When England eventually came to bat Hales failed again. His balance was all wrong and he offered a very tame catch. He walked back to the pavilion head bowed like a condemned man. Compton, largely strokeless, dug in but was undone by a delivery that failed to bounce above shin height. Thereafter Joe Root (31*) and Alistair Cook (67*) saw England safely through to the close. The captain needs another 50 runs to become the first Englishman to record Test 10,000 runs.   He is extremely popular with the travelling fans who will be hoping he reaches the target sometime on Sunday morning. The bookies will be offering very short odds.

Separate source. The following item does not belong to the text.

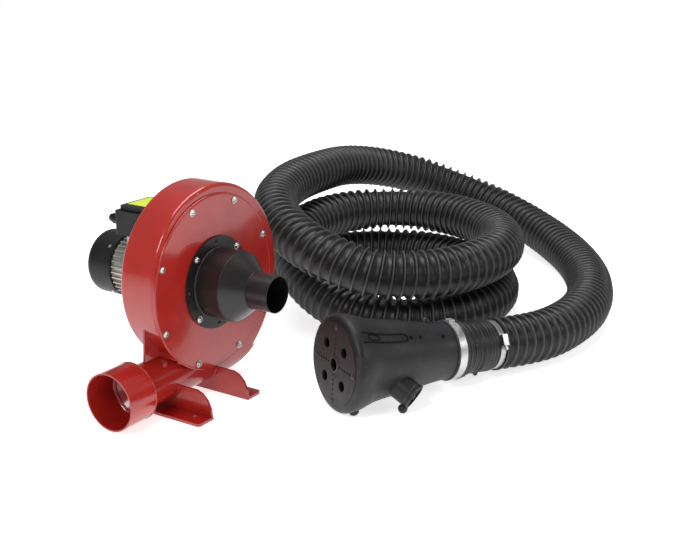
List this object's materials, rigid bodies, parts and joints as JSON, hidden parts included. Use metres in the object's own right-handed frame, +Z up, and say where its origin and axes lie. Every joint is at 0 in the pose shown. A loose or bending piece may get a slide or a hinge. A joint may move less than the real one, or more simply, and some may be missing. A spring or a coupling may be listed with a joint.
{
  "type": "fume extraction blower",
  "caption": "Centrifugal fume extraction blower on two angle feet with a motor behind, an inlet spigot, a ribbed hose and a rubber nozzle.",
  "frame": {"origin": "on the floor under the fan axis, in the front face of the cover plate", "axes": "+Z up, -Y out of the inlet along the fan axis, -X out of the outlet, +Y towards the motor"},
  "size_m": [1.7079, 1.0138, 0.4503],
  "materials": {
    "red_paint": "gloss red powder coat over formed sheet steel",
    "black_paint": "satin black powder coat",
    "black_plastic": "moulded black plastic",
    "motor_aluminium": "die-cast aluminium with grey paint",
    "zinc_steel": "bright zinc-plated steel",
    "bare_steel": "machined steel",
    "gasket_rubber": "sheet rubber",
    "nozzle_rubber": "moulded black rubber with a dull sheen",
    "hose_rubber": "ribbed black rubberised fabric",
    "winding_copper": "enamelled copper wire",
    "sticker": "plain yellow-green film",
    "impeller_steel": "black painted sheet steel"
  },
  "bodies": {
    "root": {"cable_gland": "black_plastic", "cover_gasket": "gasket_rubber", "cover_plate": "red_paint", "cover_screws": "zinc_steel", "drive_end_bearing": "bare_steel", "drive_end_shield": "motor_aluminium", "extraction_hose": "hose_rubber", "fan_cover": "black_plastic", "fan_cover_screws": "zinc_steel", "far_side_foot": "red_paint", "hose_end_cuff": "nozzle_rubber", "inlet_adapter": "black_paint", "inlet_gasket": "gasket_rubber", "inlet_screws": "zinc_steel", "motor_frame": "motor_aluminium", "motor_mounting_screws": "zinc_steel", "neck_band_clamp": "zinc_steel", "nozzle_body": "nozzle_rubber", "nozzle_hose_cuff": "nozzle_rubber", "outlet_side_foot": "red_paint", "rating_plate_blank": "sticker", "rear_end_bearing": "bare_steel", "rear_end_shield": "motor_aluminium", "run_capacitor": "black_plastic", "stator_core": "bare_steel", "stator_windings": "winding_copper", "terminal_block": "black_plastic", "terminal_box": "black_plastic", "terminal_box_lid": "black_plastic", "throat_gusset": "red_paint", "volute_casing": "red_paint", "worm_clamp_band": "zinc_steel", "worm_clamp_housing": "zinc_steel"},
    "rotor": {"motor_shaft": "bare_steel", "rotor_core": "bare_steel", "shaft_key": "bare_steel", "impeller": "impeller_steel", "impeller_washer": "zinc_steel", "impeller_bolt": "zinc_steel", "cooling_fan": "black_plastic"},
    "clamp_screw": {"worm_clamp_screw": "zinc_steel"},
    "port_cap": {"probe_port_cap": "nozzle_rubber"}
  },
  "joints": [
    {"name": "rotor_spin", "type": "hinge", "parent": "root", "child": "rotor", "pos_m": [0, 0.1, 0.245], "axis": [0, 1, 0], "continuous": true},
    {"name": "clamp_screw_turn", "type": "hinge", "parent": "root", "child": "clamp_screw", "pos_m": [0.36799, -0.48551, 0.09907], "axis": [-0.2809, -0.3825, -0.8802], "continuous": true},
    {"name": "port_cap_pull", "type": "slide", "parent": "root", "child": "port_cap", "axis": [0.0814, -0.8664, -0.4927], "range_m": [0, 0.02]}
  ]
}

Back at the hotel in the evening Graeme Pollock, one of South Africa’s finest batsmen, addressed the Howzat Travel group.  He spoke about his career for half an hour or so and then took questions. I reminded him he had taken four Test match wickets, all of them Englishmen, and asked him if he could recall the detail going back to 1964/65. He immediately volunteered Ted Dexter, Jim Parks, MJK Smith and with a little prompting, David Brown of Warwickshire, as his victims. It was a lovely session with one of the finest left-handers to have played the game.

Great day, great fun, great cricket and it was only 120 Rand to get into the ground. That’s less than £6. The equivalent day at Lord’s is close to £100.